Helping leaders emerge


A Calm Mind, Self-Confidence, and Peaceful Relations

“Happiness depends on inner peace, which depends on warm-heartedness. There’s no room for anger, jealousy or insecurity. A calm mind and self-confidence are the basis for peaceful relations with others. Scientists have observed that constant anger and fear eat away at our immune system, whereas a calm mind strengthens it. Changing the world for the better begins with individuals creating inner peace within themselves.”

– The Dalai Lama

The Blood Has Left Your Brain – Not a Good Time to Make a Decision!

“Technology as yet cannot come up with any better communication system than a coffee break.” – Readers Digest

Many clients focus on managing their “triggers.” An event happens, a person says something, or a meeting goes wrong and the trigger occurs. It goes with out saying that when a leader becomes triggered, if she doesn’t take a step back and “cool off,” she runs the risk of making bad decisions and ruining relationships.
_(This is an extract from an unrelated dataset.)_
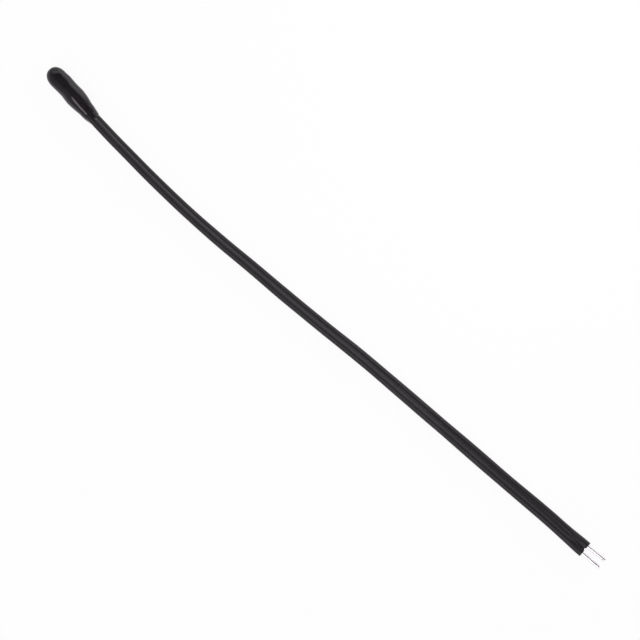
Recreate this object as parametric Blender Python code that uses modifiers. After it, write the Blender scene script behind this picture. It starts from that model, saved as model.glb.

It’s more common than you think – and while the internal experience of feeling triggered won’t go away, there’s work to be done to manage the external, that is how you want to “show up” as a leader. Clients learn to trust their internal experience (what is this feeling telling me?) and to manage their external behaviors (how do I present myself to the outside world even though I feel this way?).

Strategies that have helped executives stay grounded and remain less reactive include:

  • Before a meeting, write down your goals in terms of how you want to “show up” (e.g., remain calm and non-reactive) and check in with yourself during the meeting – am I honoring my goals?
  • When you feel triggered, ask to take a coffee (or bathroom) break in order to regroup and reference your goals.
  • Take a few minutes to think about what someone might say that could make you feel defensive. Think about what you might say that could make the other person feel defensive. Focus on having a conversation that focuses on what’s best for the relationship and business.
  • Limit length of meetings that have potential to become emotionally charged.
  • Write the angry email but DO NOT SEND – SAVE IT. Never send anything that is not positive in an email (sounds like common sense, but happens all the time!). Once you’ve cooled off, you can decide how you want to handle the situation. Does this issue need to be resolved in person or over the phone? Or should I let it go?
  • Focus on self-awareness and even write down how you feel the moment you become triggered, revisit 24 hours later and ask yourself – “How do I feel now? What’s changed? What did I learn?”

This blog is part of a Mindful Leadership series: A mindful leader is someone who brings out the best in one’s self and others by showing up compassionate, present, and grounded in all situations – especially challenging ones.